_WRITTEN EXERCISE_
Only the lines from the start of the data through the one containing "flare_r = 1.4; // [1.2:0.05:1.45]" belong in your answer; return them exactly.

_COLLECTED MATERIAL_

####

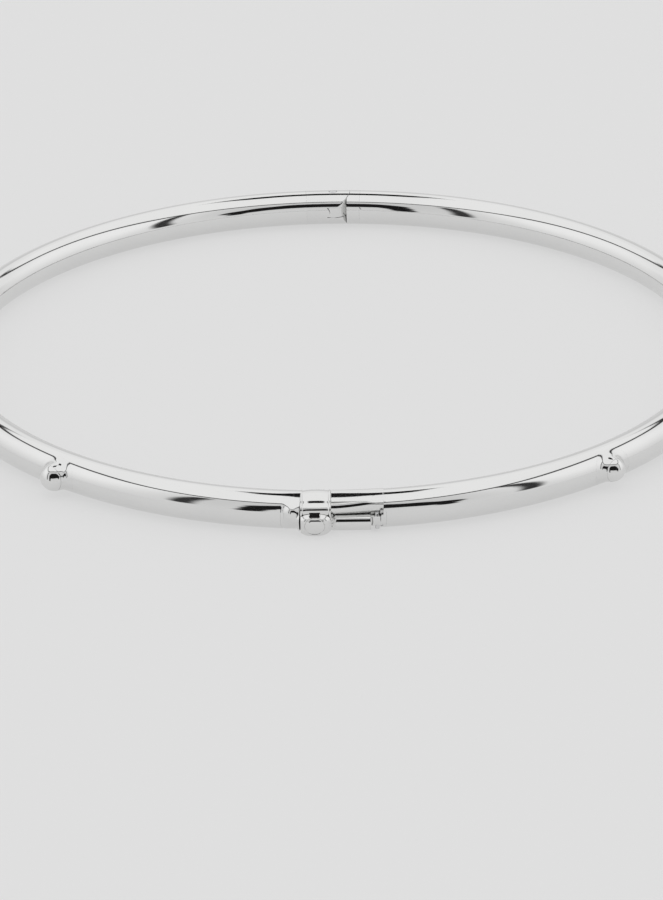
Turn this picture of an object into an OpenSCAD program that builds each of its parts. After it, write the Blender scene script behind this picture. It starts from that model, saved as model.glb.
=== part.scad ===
// Hinged round bangle: two hollow half hoops joined by a flush knuckle hinge at the back
// and closed at the front by a tongue, a keeper collar and a swinging lever with a bead.
// Origin: centre of the hoop. +Z is up, the clasp faces -Y and the hinge is at +Y.
// Azimuth 0 is the middle of the clasp, and it grows towards +X.

/* [Hoop] */
// Radius of the hoop's centreline
hoop_r = 31.75; // [30:0.25:36]
// Outer diameter of the round tube
tube_d = 3; // [2.9:0.05:3.2]
// Wall of the tube
tube_wall = 0.45; // [0.35:0.05:0.6]

/* [Buds] */
// Azimuth of the two side buds, left and right of the clasp
bud_azimuth = 41.2; // [25:0.1:70]
// Radius of a bud at its widest
bud_r = 1.08; // [0.95:0.01:1.12]
// Distance of a bud's centre from the centreline of the tube
bud_out = 1.6; // [1.55:0.01:1.75]
// Radius of the flare where a bud meets the tube
flare_r = 1.4; // [1.2:0.05:1.45]

/* [Clasp] */
// Half length of the clasp between the ends of the two tubes
clasp_half = 3.9; // [3.85:0.01:4.1]
// Length of the keeper collar
collar_len = 2.39; // [2.2:0.01:2.45]
// Radius of the collar at its waist
collar_r = 1.46; // [1.42:0.01:1.5]
// Distance of the collar's middle to the left of azimuth 0
collar_x = 1.375; // [1.3:0.005:1.4]
// Radius of the tongue
tongue_r = 0.46; // [0.38:0.01:0.46]
// Radial gap between the tongue and its socket
tongue_gap = 0.1; // [0.08:0.01:0.1]
// Radius of the lever's arm
arm_r = 0.48; // [0.4:0.01:0.5]
// Radius of the lever pin
lever_pin_r = 0.17; // [0.15:0.01:0.2]
// Radius of the latch tooth
tooth_r = 0.2; // [0.15:0.01:0.22]

/* [Hinge] */
// Radius of the hinge pin
hinge_pin_r = 0.36; // [0.3:0.01:0.45]
// Height of the centre knuckle
centre_knuckle_h = 0.9; // [0.7:0.05:1]
// Gap between two knuckles
knuckle_gap = 0.03; // [0.02:0.01:0.04]

/* [Hidden] */
$fn = 72;

// Gap of a soldered seat and of a running fit
seat = 0.01;
running = 0.04;

tube_r = tube_d / 2;
bore_r = tube_r - tube_wall;
spigot_r = bore_r - 2 * seat;
clasp_az = asin(clasp_half / hoop_r);
// Each tube starts behind its terminal's flange
flange_az = 0.6;
tube_az = clasp_az + flange_az;
spigot_az = 3;
// The tubes end this far from the hinge pin, and the full section of a hinge block nearer to it
hinge_tube_az = asin(2.4 / hoop_r);
hinge_body = 1.3;
knuckle_clear_r = tube_r + 0.06;

// Parts of a bud, measured along its own axis from the tube's centreline
cup_rim = bud_out + 0.28;
bead_seat = bud_out + 0.16;
bead_r = bud_r - 0.08;
bead_face = bud_out + 0.84;
peg_r = 0.3;

// The clasp, in a frame at azimuth 0: x along the hoop, out away from the wrist, z up
tongue_out = 0.6;
tongue_z = 0.36;
tongue_tip_x = -2.25;
tongue_bend_x = 0.3;
tongue_arc_r = 18;
tongue_arc = 11;
rail_out = -0.25;
rail_z = 0.92;
rail_r = 0.5;
collar_gap = 0.06;
collar_left = -collar_x - collar_len / 2;
collar_right = -collar_x + collar_len / 2;
rim_r = collar_r - 0.04;
rim_w = 0.16;
latch_x = -1.33;
latch_z = -0.36;
// The lever's bud stands this much further out than a side bud
latch_out = 0.12;
pin_x = 3.37;
pin_out = 0.82;
pin_bottom = -1.24;
pin_top = 0.15;
pin_head_r = 0.3;
knuckle_r = 0.42;
knuckle_bottom = -0.95;
knuckle_top = 0.02;
ear_r = 0.5;
ear_h = 0.24;
ear_gap = 0.04;
arm_end_x = 2.8;
arm_bend_x = 0.6;
arm_z = -0.8;

// A point of the clasp frame as OpenSCAD's x, y, z
function clasp_point(p) = [p.x, -p.y, p.z];

// Place children in the frame of an azimuth: -y outwards, +x along the hoop
module at_azimuth(az) {
    rotate([0, 0, az]) translate([0, -hoop_r, 0]) children();
}

// A round bar that follows the hoop between two azimuths
module hoop_bar(from, to, r, out = 0, z = 0) {
    rotate([0, 0, from - 90])
        rotate_extrude(angle = to - from, $fn = 240)
            translate([hoop_r + out, z]) circle(r = r);
}

// A round bar between two points
module bar(p, q, r) {
    v = q - p;
    translate(p)
        rotate([0, acos(v.z / norm(v)), atan2(v.y, v.x)])
            cylinder(h = norm(v), r = r);
}

// A cylinder that points outwards, from one distance to another
module outward(from, to, r) {
    rotate([90, 0, 0]) translate([0, 0, from]) cylinder(h = to - from, r = r);
}

module tube(from, to, bud_az) {
    difference() {
        hoop_bar(from, to, tube_r);
        hoop_bar(from - 1, to + 1, bore_r);
        at_azimuth(bud_az) outward(0, 2 * tube_r, peg_r + seat);
    }
}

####

_FINISHED TASK_
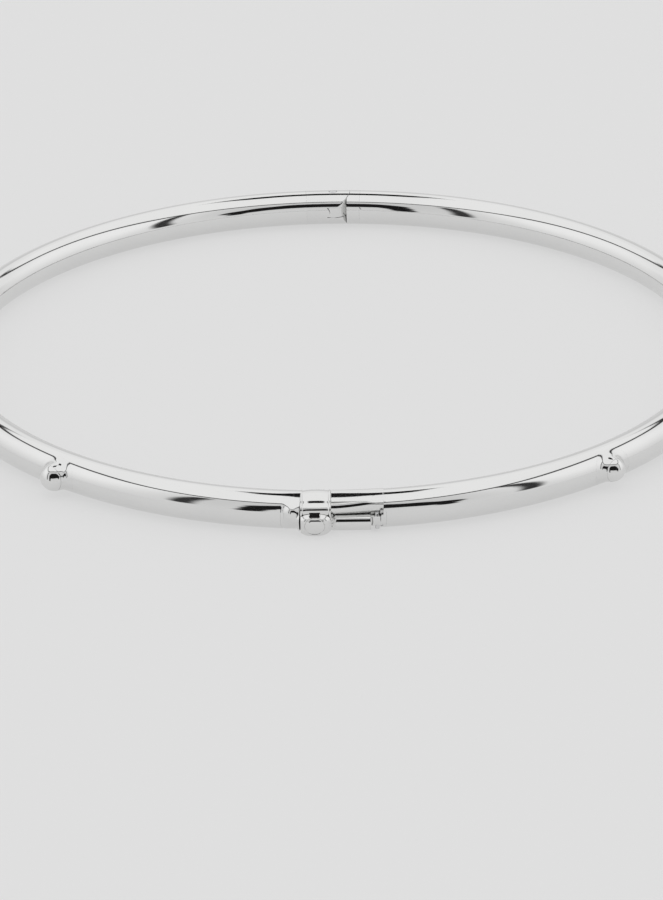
Turn this picture of an object into an OpenSCAD program that builds each of its parts. After it, write the Blender scene script behind this picture. It starts from that model, saved as model.glb.
=== part.scad ===
// Hinged round bangle: two hollow half hoops joined by a flush knuckle hinge at the back
// and closed at the front by a tongue, a keeper collar and a swinging lever with a bead.
// Origin: centre of the hoop. +Z is up, the clasp faces -Y and the hinge is at +Y.
// Azimuth 0 is the middle of the clasp, and it grows towards +X.

/* [Hoop] */
// Radius of the hoop's centreline
hoop_r = 31.75; // [30:0.25:36]
// Outer diameter of the round tube
tube_d = 3; // [2.9:0.05:3.2]
// Wall of the tube
tube_wall = 0.45; // [0.35:0.05:0.6]

/* [Buds] */
// Azimuth of the two side buds, left and right of the clasp
bud_azimuth = 41.2; // [25:0.1:70]
// Radius of a bud at its widest
bud_r = 1.08; // [0.95:0.01:1.12]
// Distance of a bud's centre from the centreline of the tube
bud_out = 1.6; // [1.55:0.01:1.75]
// Radius of the flare where a bud meets the tube
flare_r = 1.4; // [1.2:0.05:1.45]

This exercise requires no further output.